How SAP Has Been Hiding HANA’s Transaction Processing Performance
John Appleby stated that SAP no longer would use the SD benchmark as we covered in the article The Hidden Issue with the SD HANA Benchmark. This is because it no longer fits how companies used SD (that is, the sales and distribution module of ECC, a transaction processing system). And, even in 2019, there is still no SD benchmark for HANA published by SAP. Instead, SAP created an analytics benchmark called the BW-EML, which we covered in The Four Hidden Issues with SAP’s BW-EML Benchmark.
All of this is strongly indicative that the SAP has run the SD benchmark internally but choose not to publish the baseline because the performance would match what has been reported to us from the field. HANA simply performs poorly for transaction processing. However, this never stopped SAP from claiming HANA had far better performance than any other database, including Bill McDermott’s claim that HANA performed 100,000x faster than any other database. SAP needs its customers to replace their current database with HANA further to meet their revenue objectives further and increase account control. Once HANA is installed, SAP will apply indirect access rules to HANA, including requiring second HANA instances and licenses to copy any data out of HANA, as we covered in the article The HANA Police and Indirect Access Charges.
Conclusion
As far as adding columnar capabilities to a row-oriented database, all of the primary database vendors could do the same thing.

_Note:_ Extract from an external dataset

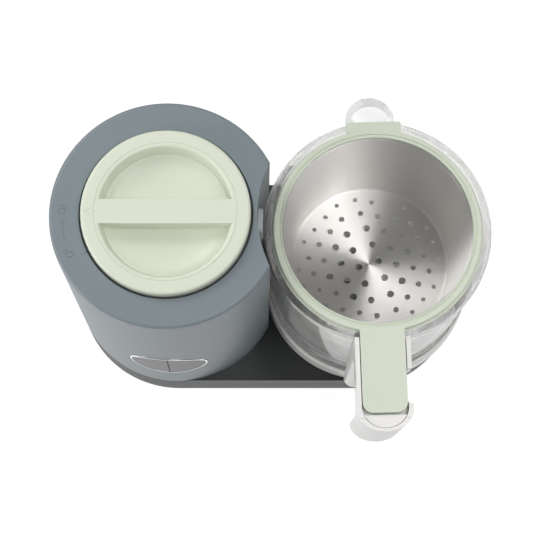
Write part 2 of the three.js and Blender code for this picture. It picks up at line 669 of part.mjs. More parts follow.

Sybase IQ was around for at least 15 years before HANA and had a similar HANA design, but it was just never prevalent.
Oracle, IBM, SQL Server added column stores to their databases after SAP did (and all of these vendors had superior knowledge of memory optimization versus SAP).
But it is not a question of if one can. It’s a matter of “why would you?” SAP essentially proposed that an analytics database is a fantastic database for a transaction processing system — and that furthermore, they were the only one to figure this out.